Task details:
Determine how many lines in these records hold "bodies". Only the number is wanted.

Dataset excerpt:
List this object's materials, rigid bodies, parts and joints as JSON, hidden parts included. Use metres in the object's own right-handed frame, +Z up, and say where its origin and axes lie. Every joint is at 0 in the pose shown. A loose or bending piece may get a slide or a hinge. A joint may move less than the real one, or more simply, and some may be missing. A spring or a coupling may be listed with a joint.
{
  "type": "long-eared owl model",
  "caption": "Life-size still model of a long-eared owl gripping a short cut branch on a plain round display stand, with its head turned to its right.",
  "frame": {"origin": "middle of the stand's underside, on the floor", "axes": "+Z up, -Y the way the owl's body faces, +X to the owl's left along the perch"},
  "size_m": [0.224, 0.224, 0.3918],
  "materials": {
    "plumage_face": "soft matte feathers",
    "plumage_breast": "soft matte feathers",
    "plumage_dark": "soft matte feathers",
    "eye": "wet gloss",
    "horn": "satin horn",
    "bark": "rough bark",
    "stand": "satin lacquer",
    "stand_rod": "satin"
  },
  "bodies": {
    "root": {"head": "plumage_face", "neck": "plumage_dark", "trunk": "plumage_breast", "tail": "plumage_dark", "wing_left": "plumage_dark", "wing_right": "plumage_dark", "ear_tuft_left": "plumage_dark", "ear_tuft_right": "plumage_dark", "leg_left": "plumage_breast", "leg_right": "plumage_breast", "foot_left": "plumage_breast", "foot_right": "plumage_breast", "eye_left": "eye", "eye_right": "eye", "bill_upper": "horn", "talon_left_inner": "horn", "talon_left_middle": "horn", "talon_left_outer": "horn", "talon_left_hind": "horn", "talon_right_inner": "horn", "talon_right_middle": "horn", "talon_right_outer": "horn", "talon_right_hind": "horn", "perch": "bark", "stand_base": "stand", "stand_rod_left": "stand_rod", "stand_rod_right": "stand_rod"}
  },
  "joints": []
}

==

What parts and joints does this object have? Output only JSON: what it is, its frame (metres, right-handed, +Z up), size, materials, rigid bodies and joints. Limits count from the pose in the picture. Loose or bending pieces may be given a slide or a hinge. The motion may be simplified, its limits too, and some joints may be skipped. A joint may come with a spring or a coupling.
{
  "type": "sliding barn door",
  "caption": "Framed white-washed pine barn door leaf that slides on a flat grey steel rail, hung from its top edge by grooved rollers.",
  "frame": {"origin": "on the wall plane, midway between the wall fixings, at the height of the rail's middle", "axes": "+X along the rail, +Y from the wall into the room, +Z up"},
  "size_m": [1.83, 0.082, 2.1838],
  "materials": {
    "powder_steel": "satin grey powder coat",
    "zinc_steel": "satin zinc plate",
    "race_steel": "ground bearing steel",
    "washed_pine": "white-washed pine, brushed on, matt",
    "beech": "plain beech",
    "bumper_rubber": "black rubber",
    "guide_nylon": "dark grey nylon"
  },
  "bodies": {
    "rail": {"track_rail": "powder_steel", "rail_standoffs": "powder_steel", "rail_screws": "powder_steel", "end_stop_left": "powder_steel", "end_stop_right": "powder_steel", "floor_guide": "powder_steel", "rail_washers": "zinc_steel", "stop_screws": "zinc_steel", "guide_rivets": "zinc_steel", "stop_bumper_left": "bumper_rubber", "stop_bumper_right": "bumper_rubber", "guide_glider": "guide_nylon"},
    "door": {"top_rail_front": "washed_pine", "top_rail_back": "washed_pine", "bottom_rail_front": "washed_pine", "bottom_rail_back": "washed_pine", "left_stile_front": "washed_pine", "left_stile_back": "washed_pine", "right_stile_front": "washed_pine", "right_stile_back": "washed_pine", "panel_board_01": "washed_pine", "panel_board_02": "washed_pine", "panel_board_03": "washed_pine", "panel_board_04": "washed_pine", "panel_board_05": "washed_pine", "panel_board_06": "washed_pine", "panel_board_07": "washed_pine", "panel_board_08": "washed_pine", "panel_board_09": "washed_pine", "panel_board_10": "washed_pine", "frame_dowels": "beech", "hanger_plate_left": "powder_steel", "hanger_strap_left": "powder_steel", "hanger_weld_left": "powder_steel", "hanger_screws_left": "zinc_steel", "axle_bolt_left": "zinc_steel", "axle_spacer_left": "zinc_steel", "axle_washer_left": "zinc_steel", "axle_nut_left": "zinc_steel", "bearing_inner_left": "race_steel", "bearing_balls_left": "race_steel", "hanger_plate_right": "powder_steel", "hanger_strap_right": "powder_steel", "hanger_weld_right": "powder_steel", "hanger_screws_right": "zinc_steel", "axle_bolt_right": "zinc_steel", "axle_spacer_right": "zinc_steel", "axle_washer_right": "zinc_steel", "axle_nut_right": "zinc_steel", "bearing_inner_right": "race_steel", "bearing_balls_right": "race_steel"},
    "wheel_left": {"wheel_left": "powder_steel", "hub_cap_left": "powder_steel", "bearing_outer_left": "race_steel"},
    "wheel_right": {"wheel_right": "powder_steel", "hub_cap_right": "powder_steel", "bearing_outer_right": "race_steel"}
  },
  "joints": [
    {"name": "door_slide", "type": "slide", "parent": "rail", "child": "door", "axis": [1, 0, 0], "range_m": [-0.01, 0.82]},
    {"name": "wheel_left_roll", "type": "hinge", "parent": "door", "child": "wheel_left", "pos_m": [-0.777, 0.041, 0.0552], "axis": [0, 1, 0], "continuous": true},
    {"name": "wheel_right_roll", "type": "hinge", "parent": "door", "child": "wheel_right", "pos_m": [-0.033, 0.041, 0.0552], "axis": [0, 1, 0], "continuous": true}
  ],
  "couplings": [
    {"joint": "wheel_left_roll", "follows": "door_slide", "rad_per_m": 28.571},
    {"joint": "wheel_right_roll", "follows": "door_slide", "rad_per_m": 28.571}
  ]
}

Task answer:
4